We’d left the ritzy neighborhood from Oz and returned to one of the main commercial strips. “There is your place-up there.” He pointed to a large gas-station/food-store combination, with flying-buttress roofs over the pumps and a steady stream of traffic filing through. He parked off to the side and we got out and crossed over to the store.

I handed Lacoste the receipt. He discreetly flashed his badge at one of the clerks, who abandoned his customer with a murmured apology and came over to us.

After a quick conversation, the clerk went back behind his counter and picked up a phone. Lacoste explained. “He has to call his boss. We may be lucky today.” He pointed to a camera that was mounted over the cash register. “There have been robberies here, so last year they put in those. They keep the tapes for a long time, he says.”

“How long?” I asked, even now doubtful we could get that lucky.

Lacoste spread his arms out expansively. “That, we will find out.”

Fifteen minutes later, a short, fat, blotchy-faced man arrived, irritable and out of breath. He led us into a small, windowless back room, one wall of which had several closed-circuit television screens mounted near the ceiling. On a counter beneath them was a large console with a touch-pad keyboard mounted on its surface. The man took the receipt from Lacoste, read the time and date, and punched some numbers onto the playback machine. The TV image directly above us suddenly went haywire, streaked by the effects of a tape in fast rewind. About four minutes later, the tape stopped, paused, and then suddenly came to life.

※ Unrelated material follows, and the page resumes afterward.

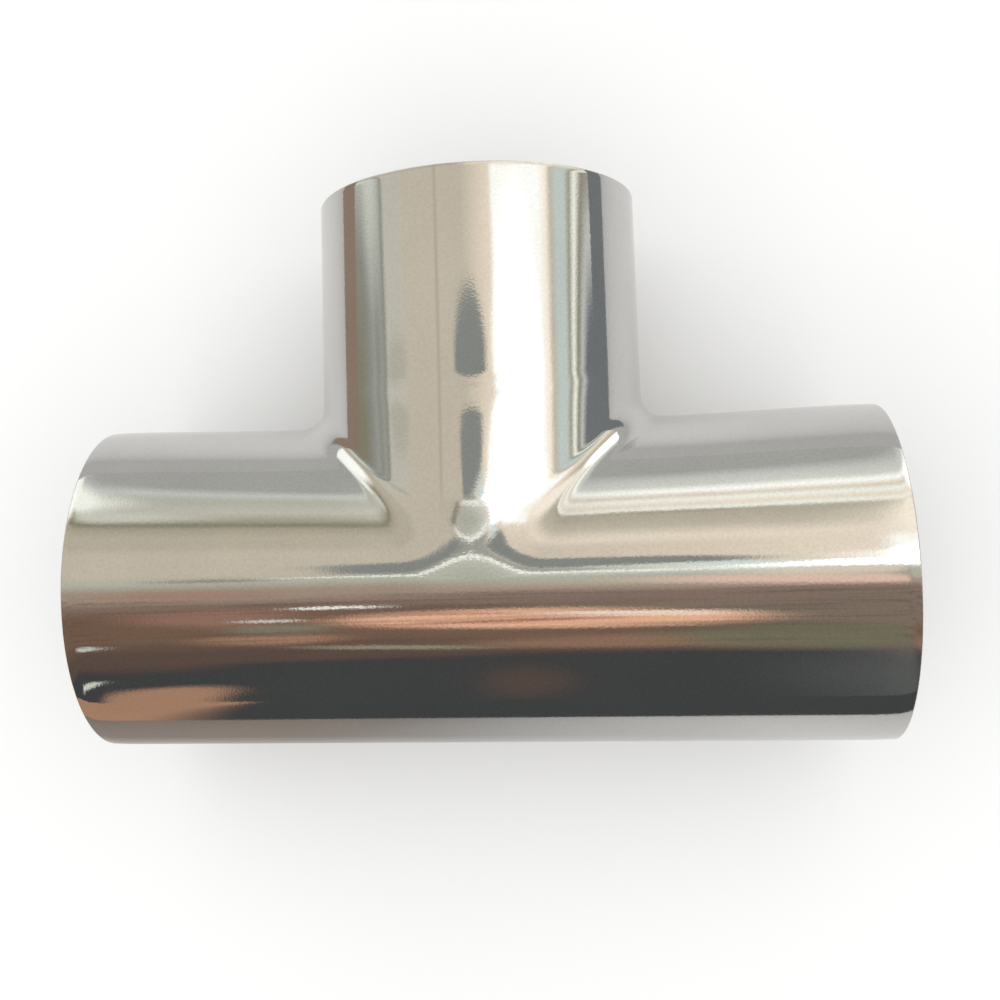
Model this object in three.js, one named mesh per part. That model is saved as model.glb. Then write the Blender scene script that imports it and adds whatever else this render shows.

Before us was the same scene as before-the counter, the cash register, the back of a clerk in his smock-but we could tell from the reflections off the distant windows that it was night. We watched as a line of people took their turn in front of the camera.

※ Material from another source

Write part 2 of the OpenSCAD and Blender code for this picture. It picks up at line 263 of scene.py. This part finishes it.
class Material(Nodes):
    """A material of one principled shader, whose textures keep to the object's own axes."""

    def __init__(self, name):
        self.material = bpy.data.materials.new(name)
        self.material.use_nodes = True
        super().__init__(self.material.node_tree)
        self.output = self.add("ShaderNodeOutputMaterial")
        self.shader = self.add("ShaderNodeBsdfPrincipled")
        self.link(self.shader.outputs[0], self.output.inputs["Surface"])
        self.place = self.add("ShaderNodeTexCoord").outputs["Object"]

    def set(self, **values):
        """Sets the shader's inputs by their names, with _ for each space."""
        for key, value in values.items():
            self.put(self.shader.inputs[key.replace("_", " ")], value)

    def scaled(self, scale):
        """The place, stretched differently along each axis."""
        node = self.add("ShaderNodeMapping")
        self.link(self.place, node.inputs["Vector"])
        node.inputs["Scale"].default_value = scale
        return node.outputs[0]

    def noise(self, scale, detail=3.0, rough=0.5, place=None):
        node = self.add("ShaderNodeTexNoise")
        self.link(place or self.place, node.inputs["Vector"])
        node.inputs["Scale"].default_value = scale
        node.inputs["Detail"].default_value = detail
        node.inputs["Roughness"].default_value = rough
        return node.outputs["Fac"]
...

“There,” I suddenly said, both stunned that such a long shot had paid off and unsure of what it meant.

The store owner hit a button and froze the image.

“Who is it?” Spinney asked about the middle-aged man standing alone with his wallet in his hand, a small pile of candy and soda spread out before him.

The image was made doubly odd in that it so closely matched what we had back in Brattleboro-on the tape I’d made of the traffic stop on the interstate. “His name’s Edward Diep.”